*SET TASK*:
Print the listing below from its opening line through the line holding "horn * plug)", both ends included.
— Start of INFORMATION SHOWN —
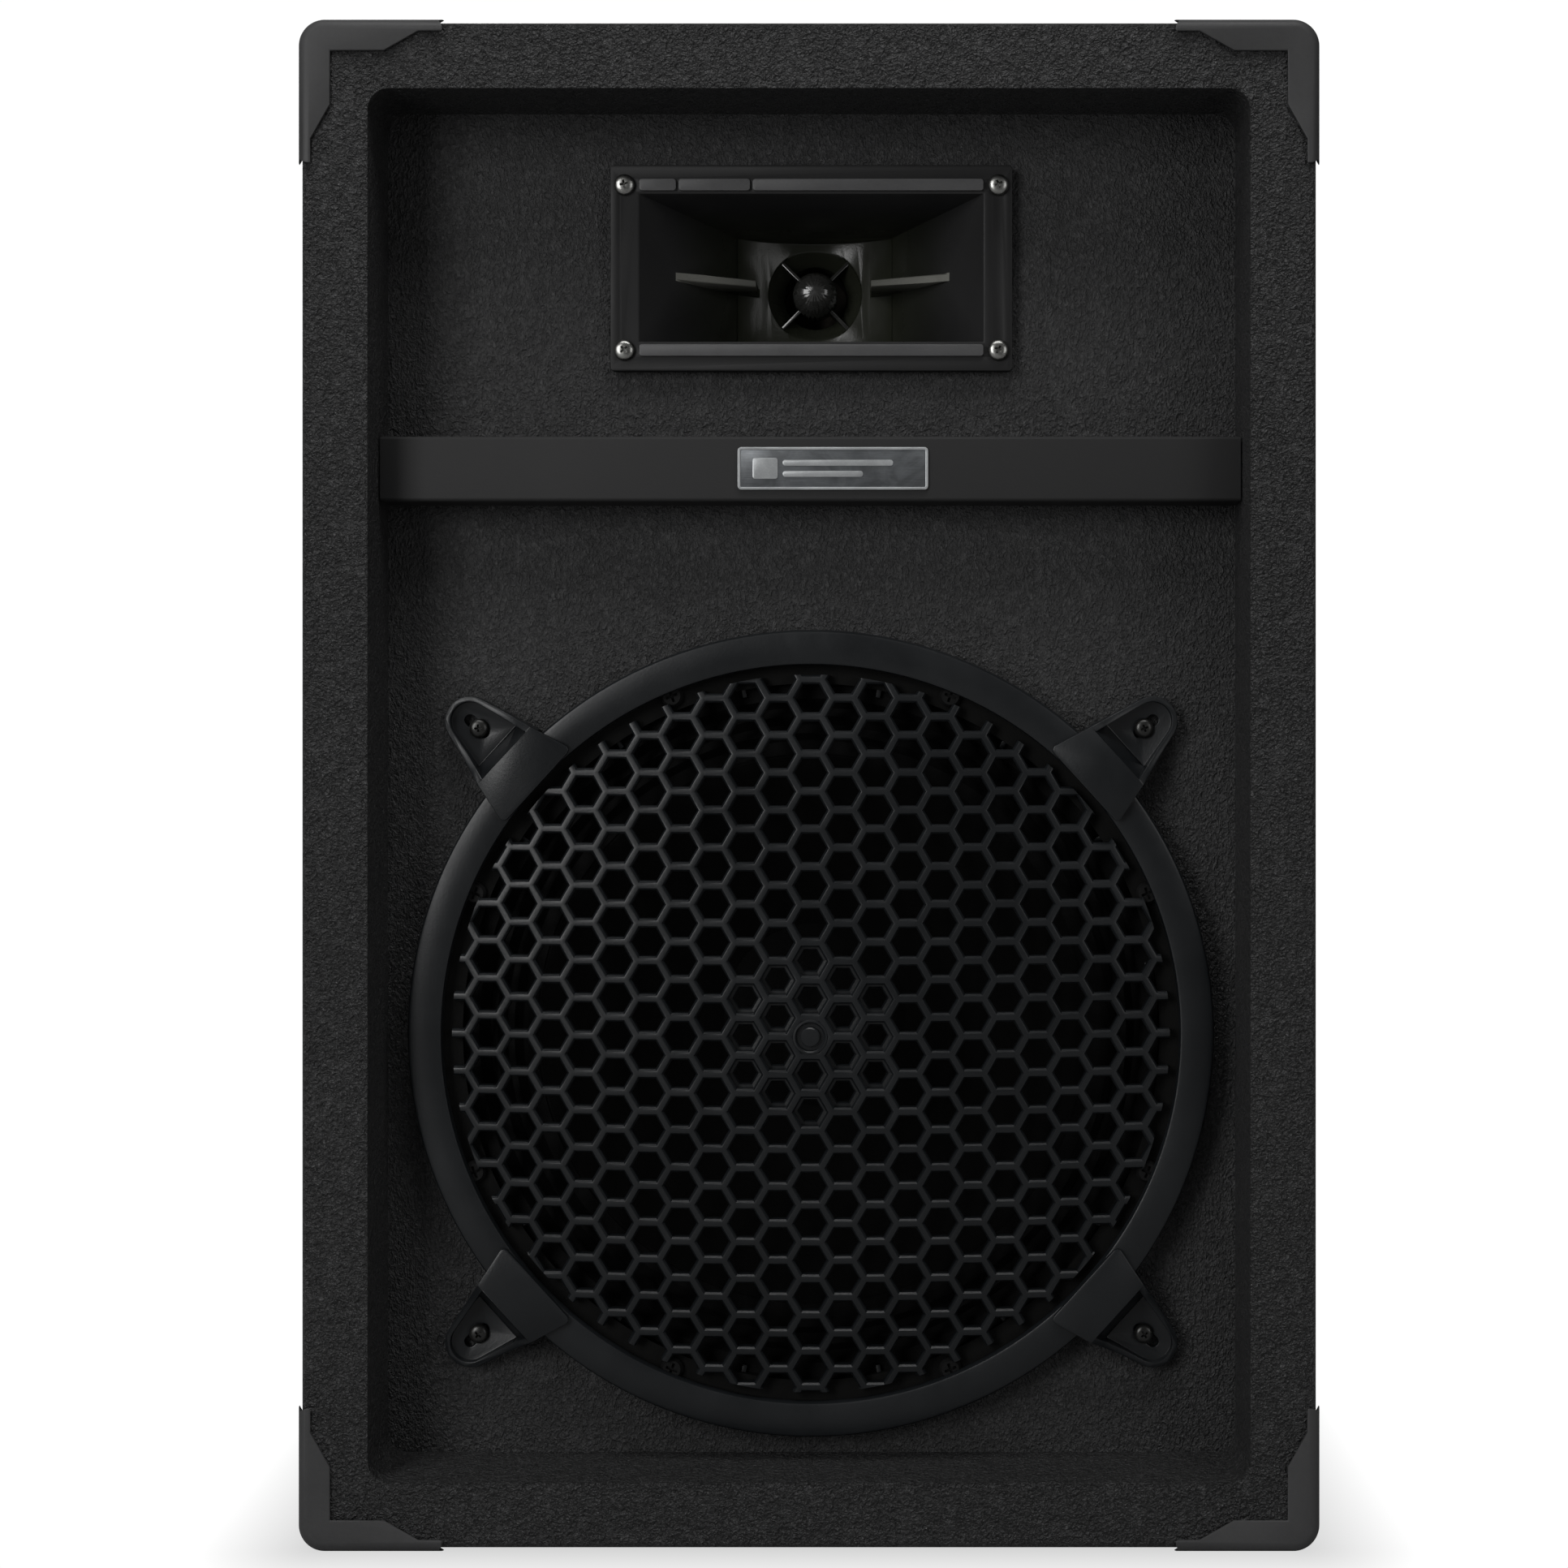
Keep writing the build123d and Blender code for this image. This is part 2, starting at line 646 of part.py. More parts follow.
save("horn_phase_plug", horn * plug)

# ---- horn driver: piezo disc and paper diaphragm in a screwed-on cap ----
cap_top = -horn_neck_depth - 3
driver_cap = turned(
    [
        (cap_radius, cap_top),
        (cap_radius, cap_top - cap_depth),
        (0, cap_top - cap_depth),
        (0, cap_top - cap_depth + 2.5),
        (cap_radius - 2.5, cap_top - cap_depth + 2.5),
        (cap_radius - 2.5, cap_top - 1.0),
        (cap_radius - 6, cap_top - 1.0),
        (cap_radius - 6, cap_top),
    ]
)
diaphragm = turned(
    [
        (0, cap_top - 12.0),
        (8, cap_top - 12.0),
        (20, cap_top - 1.5),
        (cap_radius - 2.5, cap_top - 1.5),
        (cap_radius - 2.5, cap_top - 1.0),
        (19.5, cap_top - 1.0),
        (7.5, cap_top - 11.5),
        (0, cap_top - 11.5),
    ]
)
piezo_disc = slab(Circle(7), cap_top - 12.6, cap_top - 12.0)
save("horn_driver_cap", horn * driver_cap)
save("piezo_diaphragm", horn * diaphragm)
save("piezo_disc", horn * piezo_disc)

# ---- woofer: pressed frame, cone group, suspension and magnet ----
frame_outer = turned(
    [
        (frame_wall_radius - 2, frame_sheet),
        (flange_radius, frame_sheet),
        (flange_radius, 0),
        (frame_wall_radius, 0),
        (frame_wall_radius, -18),
        (ledge_radius, ledge_height),
        (ledge_radius, ledge_height - frame_sheet),
        (neck_radius, ledge_height - frame_sheet),
        (neck_radius, base_height),
        (gap_plate_radius, base_height),
        (gap_plate_radius, base_height + frame_sheet),
        (neck_radius - frame_sheet, base_height + frame_sheet),
        (neck_radius - frame_sheet, ledge_height),
        (ledge_radius - 1, ledge_height),
        (frame_wall_radius - 2, -17),
    ]
)
window = extrude(
    make_face(Polyline((86, -16), (128, -34), (128, 34), (86, 16), close=True)), amount=64
)
for p in on_circle(0, 8, 0):
    frame_outer = frame_outer - p * (Pos(0, 0, -80) * window)
woofer_gasket = turned(
    [
        (flange_radius - 13, surround_land_top),
        (flange_radius, surround_land_top),
        (flange_radius, woofer_gasket_top),
        (flange_radius - 13, woofer_gasket_top),
    ]
)
sheet = 0.8
pleats = [
    (cone_edge_radius - 5.5, -3.2),
    (cone_edge_radius, -3.2),
    (121, 0.8),
    (124.5, -4.0),
    (128, 1.2),
    (131.5, -3.0),
    (135, surround_land_top),
    (flange_radius, surround_land_top),
]
surround = turned(pleats + [(r, h - sheet) for r, h in reversed(pleats)])
cone = turned(
    [
        (coil_radius + 0.3, -63),
        (cone_edge_radius - 6, -5),
        (cone_edge_radius, -5),
        (cone_edge_radius, -4),
        (cone_edge_radius - 6.5, -4),
        (coil_radius + 0.3, -61.6),
    ]
)
cone_slope = (61.6 - 4) / (cone_edge_radius - 6.5 - coil_radius - 0.3)
cap_edge = 38.0
cap_inner = -61.6 + (cap_edge - coil_radius - 0.3) * cone_slope
cap_outer = cap_inner + cone_slope
cap_rise = 12.0
cap_curve = ((cap_edge + 1) ** 2 + cap_rise**2) / (2 * cap_rise)
cap_centre = Pos(0, 0, cap_outer + cap_rise - cap_curve)
cap_ball = cap_centre * (Sphere(cap_curve) - Sphere(cap_curve - sheet))
bowl_radius = 60
bowl_bottom = cap_outer - cone_slope * (cap_edge + 1)
cone_bowl = turned([(0, bowl_bottom), (bowl_radius, bowl_bottom + cone_slope * bowl_radius), (0, 0)])
dust_cap = cap_ball & cone_bowl & slab(Circle(bowl_radius), cap_outer - 5, 0)
coil = turned(
    [
        (coil_radius, -60),
        (coil_radius + 0.3, -60),
        (coil_radius + 0.3, base_height + 2),
        (coil_radius + 1.2, base_height + 2),
        (coil_radius + 1.2, base_height - 10),
        (coil_radius, base_height - 10),
    ]
)
rings = 9
ripple = [(coil_radius + 0.3, ledge_height + 0.6), (31, ledge_height + 0.6)]
ripple += [(33 + 3.2 * i, ledge_height + (3.2 if i % 2 == 0 else -0.4)) for i in range(rings)]
ripple += [(neck_radius - 4, ledge_height + 0.6), (ledge_radius - 3, ledge_height + 0.6)]
spider = turned(ripple + [(r, h - 0.6) for r, h in reversed(ripple)])
top_plate = turned(
    [
        (gap_plate_radius, base_height - top_plate_thickness),
        (62, base_height - top_plate_thickness),
        (62, base_height),
        (gap_plate_radius, base_height),
    ]
)
magnet_top = base_height - top_plate_thickness
yoke_top = magnet_top - magnet_thickness
magnet = turned([(42, yoke_top), (magnet_radius, yoke_top), (magnet_radius, magnet_top), (42, magnet_top)])
yoke = turned(
    [
        (6, yoke_top - yoke_plate_thickness),
        (62, yoke_top - yoke_plate_thickness),
        (62, yoke_top),
        (pole_piece_radius, yoke_top),
        (pole_piece_radius, base_height),
        (6, base_height),
    ]
)
terminal = Pos(0, 73, -80) * Box(26, 12, 10) - slab(Circle(neck_radius), -100, 0)
for x in (-7, 7):
    terminal += Pos(x, 81, -82) * Box(3, 6, 0.8)
for fastener in woofer_screws:
    local = woofer.location.inverse() * fastener
    frame_outer = frame_outer - local
    woofer_gasket = woofer_gasket - local
    surround = surround - local
lead_ends = []
for x in (-7, 7):
    path = FilletPolyline((x, 79, -77), (x, 97, -77), (x, 97, -45), (x, 68, -37.5), radius=4)
    start = Plane(origin=path @ 0, z_dir=path % 0)
    lead_ends.append(woofer * sweep(start * Circle(0.7), path=path))
save("woofer_frame", woofer * frame_outer)
save("woofer_gasket", woofer * woofer_gasket)
save("cone_surround", woofer * surround)
save("woofer_cone", woofer * cone)
save("dust_cap", woofer * dust_cap)
save("voice_coil", woofer * coil)
save("spider", woofer * spider)
save("top_plate", woofer * top_plate)
save("magnet", woofer * magnet)
save("yoke", woofer * yoke)
save("woofer_terminal", woofer * terminal)
save("tinsel_leads", Compound(children=lead_ends))

# ---- woofer grille: domed honeycomb in a bevelled ring, one moulding ----
dome_radius = (lattice_radius**2 + (dome_apex - dome_edge_top) ** 2) / (2 * (dome_apex - dome_edge_top))


def dome_height(radius):
    """Height of the dome's front face at a radius."""
    return dome_apex - dome_radius + math.sqrt(dome_radius**2 - radius**2)


def cell_centres(limit):
    """Centres of the honeycomb cells inside a circle, one cell at the middle."""
    found = []
    columns = int(limit / column_pitch) + 1
    rows = int(limit / cell_pitch) + 1
    for i in range(-columns, columns + 1):
        for j in range(-rows, rows + 1):
            x = i * column_pitch
            y = (j + (i % 2) / 2) * cell_pitch
            if math.hypot(x, y) < limit:
                found.append((x, y))
    return found


cell = RegularPolygon(cell_corner, 6)
lattice_plan = Circle(lattice_radius) - [Pos(x, y) * cell for x, y in cell_centres(lattice_radius + 6)]
dome_shell_face = make_face(
    Curve()
    + ThreePointArc((0, dome_apex), (72, dome_height(72)), (lattice_radius, dome_edge_top))
    + Line((lattice_radius, dome_edge_top), (lattice_radius, dome_edge_top - lattice_thickness))
    + ThreePointArc(
        (lattice_radius, dome_edge_top - lattice_thickness),
        (72, dome_height(72) - lattice_thickness),
        (0, dome_apex - lattice_thickness),
    )
    + Line((0, dome_apex - lattice_thickness), (0, dome_apex))
)
dome_shell = revolve(Plane.XZ * dome_shell_face, Axis.Z)
lattice = slab(lattice_plan, 0, dome_apex + 2) & dome_shell
lattice = lattice.solids().sort_by(SortBy.VOLUME)[-1]
hub_cell = RegularPolygon(cell_pitch / math.sqrt(3), 6) - RegularPolygon(hub_cell_across_flats / math.sqrt(3), 6)
hub_plan = [Pos(x, y) * hub_cell for x, y in cell_centres(hub_limit) if math.hypot(x, y) > 1]
hub = slab(Sketch() + hub_plan, dome_apex - 7.5, dome_apex - 4.8)
boss = turned(
    [
        (0, dome_apex - lattice_thickness),
        (6.9, dome_apex - lattice_thickness),
        (6.9, dome_apex),
        (5.8, dome_apex + 0.4),
        (5.8, dome_apex - 1.6),
        (3.7, dome_apex - 1.6),
        (3.7, dome_apex + 0.6),
        (0, dome_apex + 0.6),
    ]
)
ring = turned(
    [
        (grille_ring_inner, ring_top - 3.4),
        (grille_ring_inner, ring_top),
        (grille_radius - 4, ring_top),
        (grille_radius, ring_top - 4),
        (grille_radius, 0),
        (grille_radius - 3, 0),
        (grille_radius - 3, ring_top - 5),
        (grille_radius - 5, ring_top - 3.4),
    ]
)
rib = Pos((134 + grille_radius - 4) / 2, 0, 9.8) * Box(grille_radius - 4 - 134, 3, 3.0)
grille = lattice + hub + boss + ring
for p in on_circle(0, 16, 11.25):
    grille = grille + p * rib
save("woofer_grille", woofer * grille)

# ---- grille clamps: moulded tongues over the ring, screwed down at their tails ----
side_profile = Polyline(
    (clamp_tongue_start, ring_top),
    (clamp_tongue_start, ring_top + 2.8),
    (clamp_fold + 1, ring_top + 2.8),
    (clamp_fold + 12, 8.5),
    (clamp_tail_centre + clamp_tail_radius, 6),
    (clamp_tail_centre + clamp_tail_radius, 0),
    (grille_radius + 0.5, 0),
    (grille_radius + 0.5, ring_top),
    close=True,
)
clamp_solid = Rot(90, 0, 0) * extrude(make_face(side_profile), amount=30, both=True)
clamp_plan = make_face(
    Polyline(
        (clamp_tongue_start, -20),
        (clamp_fold, -15),
        (clamp_tail_centre + 2.5, -clamp_tail_radius + 0.3),
        (clamp_tail_centre + 2.5, clamp_tail_radius - 0.3),
        (clamp_fold, 15),
        (clamp_tongue_start, 20),
        close=True,
    )
) + Pos(clamp_tail_centre, 0) * Circle(clamp_tail_radius)
pocket = make_face(
    Polyline(
        (clamp_fold + 4, -10),
        (clamp_tail_centre + 1.5, -6.6),
        (clamp_tail_centre + 1.5, 6.6),
        (clamp_fold + 4, 10),
        close=True,
    )
) + Pos(clamp_tail_centre, 0) * Circle(6.8)
clamp = clamp_solid & slab(clamp_plan, -1, 30)
clamp = clamp - slab(pocket, clamp_floor, 30)
clamp = clamp - Pos(clamp_screw_radius, 0, 0) * slab(SlotOverall(12, 4.6), -1, 30)
save("grille_clamps", Compound(children=[woofer * (p * clamp) for p in clamp_places]))

# ---- crossover on the bottom panel, and the wires inside ----
crossover_y = 95.0
crossover_x = 70.0
board_top = inner_base + 7.6
pcb = block(crossover_x - 55, crossover_x + 55, crossover_y - 30, crossover_y + 30, board_top - 1.6, board_top)
for p in at_corners(96, 46):
    pcb += Pos(crossover_x, crossover_y, inner_base) * p * slab(Circle(4), 0, board_top - 1.6 - inner_base)
save("crossover_board", pcb)
choke = Pos(crossover_x - 28, crossover_y, board_top) * slab(Circle(20) - Circle(8), 0, 20)
save("crossover_coil", choke)
capacitor = Pos(crossover_x + 28, crossover_y, board_top + 9) * Rot(0, 90, 0) * Cylinder(9, 34)
save("crossover_capacitor", capacitor)


def wire(*points, bend=14):
    """A twin cable of round section along straight runs with large bends."""
    path = FilletPolyline(*points, radius=bend)
    return sweep(Plane(origin=path @ 0, z_dir=path % 0) * Circle(1.8), path=path)


jack_back_y = wood_rear - dish_depth - dish_wall - jack_body_depth - 6
woofer_tag_z = woofer_z + 84
woofer_tag_y = baffle_y + 82
driver_back_y = baffle_y - cap_top + cap_depth
input_wire = wire(
    (-jack_spacing / 2, jack_back_y, dish_z),
    (-jack_spacing / 2, jack_back_y - 25, dish_z),
    (-jack_spacing / 2, jack_back_y - 25, 60),
    (crossover_x, jack_back_y - 25, 60),
    (crossover_x, jack_back_y - 25, board_top),
)
woofer_wire = wire(
    (crossover_x, crossover_y + 22, board_top),
    (crossover_x, crossover_y + 22, 70),
    (130, crossover_y + 22, 70),
    (130, crossover_y + 22, 310),
    (130, 10, 310),
    (7, 10, 310),
    (7, woofer_tag_y, 310),
    (7, woofer_tag_y, woofer_tag_z),
)
horn_wire = wire(
    (crossover_x + 50, crossover_y + 22, board_top),
    (crossover_x + 50, crossover_y + 22, 480),
    (20, crossover_y + 22, 480),
    (20, crossover_y + 22, horn_z),
    (20, driver_back_y, horn_z),
)
save("internal_wires", Compound(children=[input_wire, woofer_wire, horn_wire]))
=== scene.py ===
import bpy
import json
import math
from mathutils import Matrix, Vector

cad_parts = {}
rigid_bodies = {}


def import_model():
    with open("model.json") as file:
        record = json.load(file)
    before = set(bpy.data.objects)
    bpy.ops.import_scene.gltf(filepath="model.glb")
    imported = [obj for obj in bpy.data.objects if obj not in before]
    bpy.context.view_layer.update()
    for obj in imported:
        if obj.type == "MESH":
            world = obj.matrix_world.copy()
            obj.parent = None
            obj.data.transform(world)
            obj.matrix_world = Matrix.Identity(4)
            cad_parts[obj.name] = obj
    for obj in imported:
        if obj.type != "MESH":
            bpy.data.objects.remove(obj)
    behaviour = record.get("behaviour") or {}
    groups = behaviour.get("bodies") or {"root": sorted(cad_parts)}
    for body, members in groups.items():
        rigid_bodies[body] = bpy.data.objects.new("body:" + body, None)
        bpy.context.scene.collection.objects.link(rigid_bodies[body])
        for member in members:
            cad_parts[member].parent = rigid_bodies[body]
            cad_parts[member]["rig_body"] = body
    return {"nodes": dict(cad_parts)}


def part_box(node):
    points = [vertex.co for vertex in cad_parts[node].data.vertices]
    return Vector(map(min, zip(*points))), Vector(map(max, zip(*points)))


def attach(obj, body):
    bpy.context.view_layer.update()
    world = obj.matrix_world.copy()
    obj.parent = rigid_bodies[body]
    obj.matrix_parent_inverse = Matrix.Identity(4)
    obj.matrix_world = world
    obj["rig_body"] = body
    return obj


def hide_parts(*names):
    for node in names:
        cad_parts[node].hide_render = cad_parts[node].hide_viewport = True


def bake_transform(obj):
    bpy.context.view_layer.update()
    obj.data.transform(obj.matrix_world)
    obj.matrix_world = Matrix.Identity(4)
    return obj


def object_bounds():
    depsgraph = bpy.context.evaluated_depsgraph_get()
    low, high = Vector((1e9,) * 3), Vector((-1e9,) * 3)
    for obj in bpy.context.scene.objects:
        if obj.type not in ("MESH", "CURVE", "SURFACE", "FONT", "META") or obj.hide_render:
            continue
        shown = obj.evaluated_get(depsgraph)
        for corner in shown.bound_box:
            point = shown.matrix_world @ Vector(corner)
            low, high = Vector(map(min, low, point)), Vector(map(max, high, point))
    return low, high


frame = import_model()
cad_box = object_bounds()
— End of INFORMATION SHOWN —
*TASK SOLUTION*:
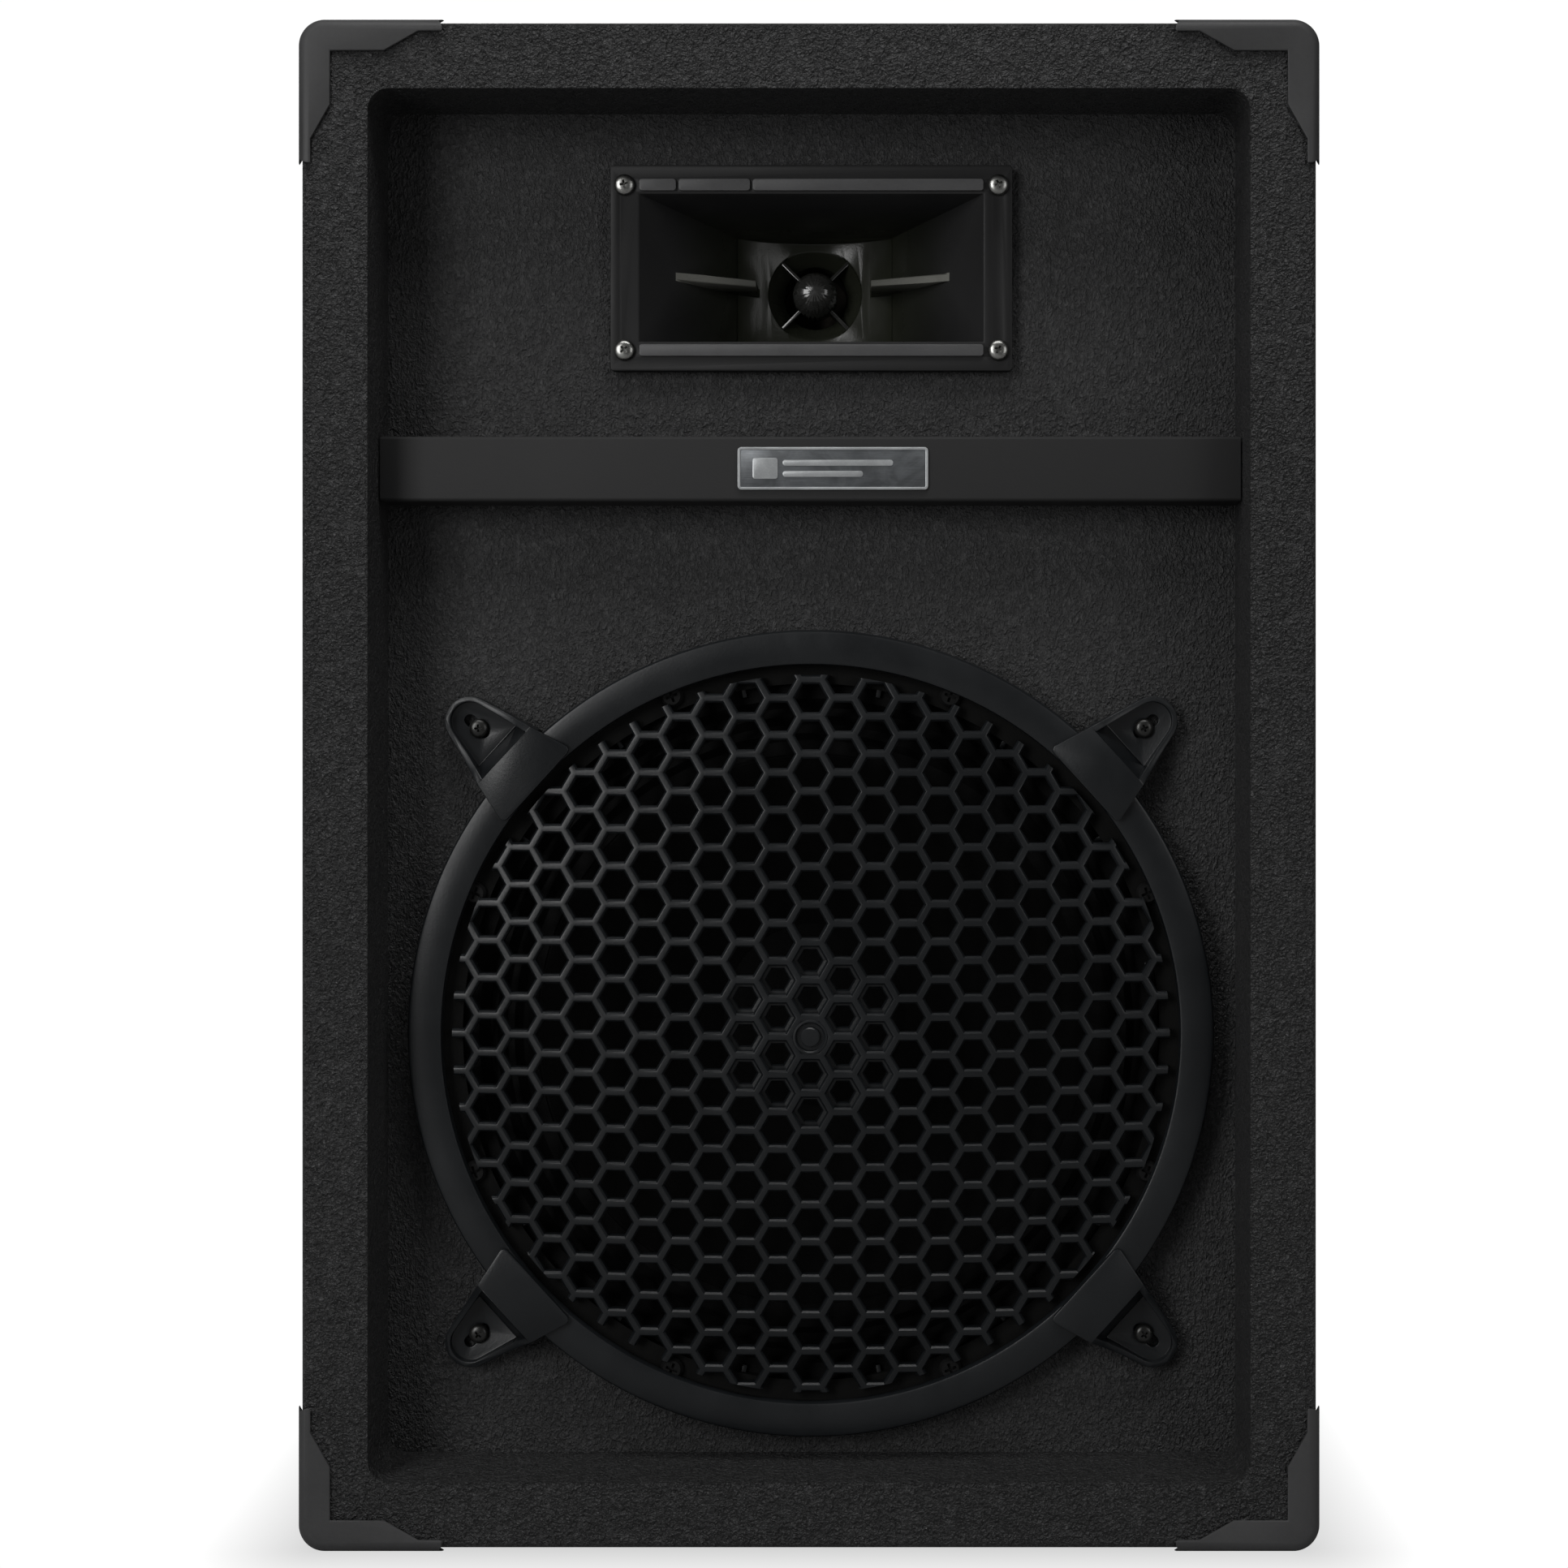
Keep writing the build123d and Blender code for this image. This is part 2, starting at line 646 of part.py. More parts follow.
save("horn_phase_plug", horn * plug)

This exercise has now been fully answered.